3. Il ressort des pièces du dossier soumis aux juges du fond que la société Tahiti Luxury Resort a présenté, le 13 avril 2006, une demande d'agrément rectifiée pour la construction à Punaauia d'une résidence hôtelière de tourisme qui a donné lieu à la délivrance d'un agrément sur le fondement des dispositions mentionnées au point 1, par un arrêté du président de la Polynésie française du 12 avril 2007. Cet agrément, modifié en 2012, a été retiré par un arrêté du 25 août 2017. Sur la base de ce retrait d'agrément, le président de la Polynésie française a, sur le fondement des dispositions de l'article LP. 919-31 mentionnées au point 2, dans leur rédaction antérieure à la " loi du pays " du 17 décembre 2014, mis à la charge de la société Tahiti Luxury Resort une somme de 1 354 860 000 francs CFP, ramenée en cours d'instance à la somme de 1 349 460 000 francs CFP, correspondant à 150 % du montant de l'avantage fiscal dont elle a bénéficié par le jeu de la rétrocession imposée aux investisseurs. Par un jugement du 25 avril 2019, le tribunal administratif de la Polynésie française, faisant application des dispositions de l'article LP. 919-31 dans leur rédaction issue de la " loi du pays " du 17 décembre 2014, a ramené la somme mise à la charge de la société Tahiti Luxury Resort à 100 % de la rétrocession dont elle a bénéficié. La Polynésie française se pourvoit en cassation contre l'arrêt du 20 avril 2021 par lequel la cour administrative d'appel de Paris a, sur l'appel de la société Tahiti Luxury Resort, accordé à celle-ci une décharge totale.

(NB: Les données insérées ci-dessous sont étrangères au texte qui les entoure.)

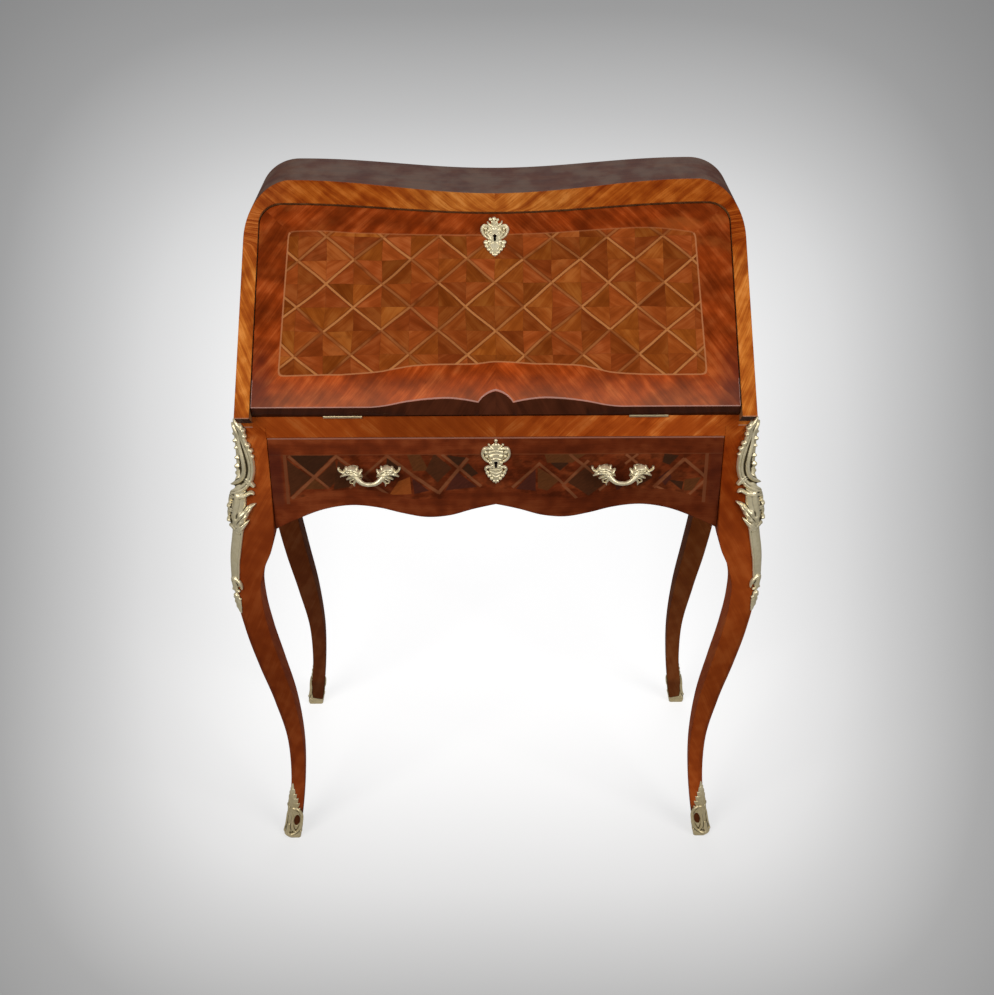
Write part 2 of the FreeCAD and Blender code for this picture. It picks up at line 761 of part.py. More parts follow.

4. Aux termes de l'article LP. 911-2 du code des impôts de la Polynésie française, dans sa rédaction issue de la " loi du pays " du 12 avril 2006, applicable, selon son article 5, aux projets d'investissement qui font l'objet d'une demande d'agrément intervenant à compter de la publication de cette " loi du pays ", le 13 avril 2006 : " Le projet d'investissement est régi par la législation en vigueur à la date à laquelle se réalise son fait générateur. Le fait générateur détermine le régime juridique applicable à l'ensemble des droits et obligations applicables au projet et notamment ceux attachés à la société qui le réalise et ceux attachés aux investisseurs qui y participent. / Le fait générateur du projet d'investissement est constitué par le dépôt de la demande d'agrément au secrétariat de la commission consultative des agréments fiscaux (...) ". Ces dispositions ont été reprises en substance à l'article LP. 919-21, issu de la " loi du pays " du 1er avril 2009. Aucune disposition de cette " loi du pays " ne rend les dispositions de l'article LP. 919-31 relatives à la " sanction fiscale ", issues de cette même " loi du pays ", applicables aux projets ayant donné lieu, antérieurement à son entrée en vigueur, au dépôt d'une demande d'agrément ou à la délivrance d'un tel agrément.

5. Il résulte des dispositions mentionnées au point 4 qu'en cas de retrait, quelle qu'en soit la date, d'un agrément délivré sur la base d'une demande d'agrément déposée entre le 13 avril 2006 et l'entrée en vigueur de la " loi du pays " du 1er avril 2009, les modalités de remise en cause du crédit d'impôt demeurent régies par les dispositions des articles LP. 916-1 et suivants du code des impôts de la Polynésie française dans leur rédaction issue de la " loi du pays " du 12 avril 2006. Il résulte de ces dernières dispositions, dont la portée est éclairée par les travaux préparatoires de la " loi du pays " du 1er avril 2009 qui a introduit le mécanisme de la " sanction fiscale " à l'article LP. 919-31 afin de pouvoir appréhender les sommes dont a bénéficié l'entreprise porteuse du projet en cas de retrait d'agrément, d'une part, qu'un tel retrait devait donner lieu à la restitution du crédit d'impôt par les investisseurs qui en ont bénéficié et non par la société réalisant le projet, laquelle n'est pas elle-même bénéficiaire du crédit d'impôt mais seulement d'un avantage résultant de sa " rétrocession " partielle par les investisseurs dans le cadre des financements dont ils ont bénéficié, et, d'autre part, qu'aucune " sanction fiscale " ne pouvait être infligée à cette société dans un tel cas.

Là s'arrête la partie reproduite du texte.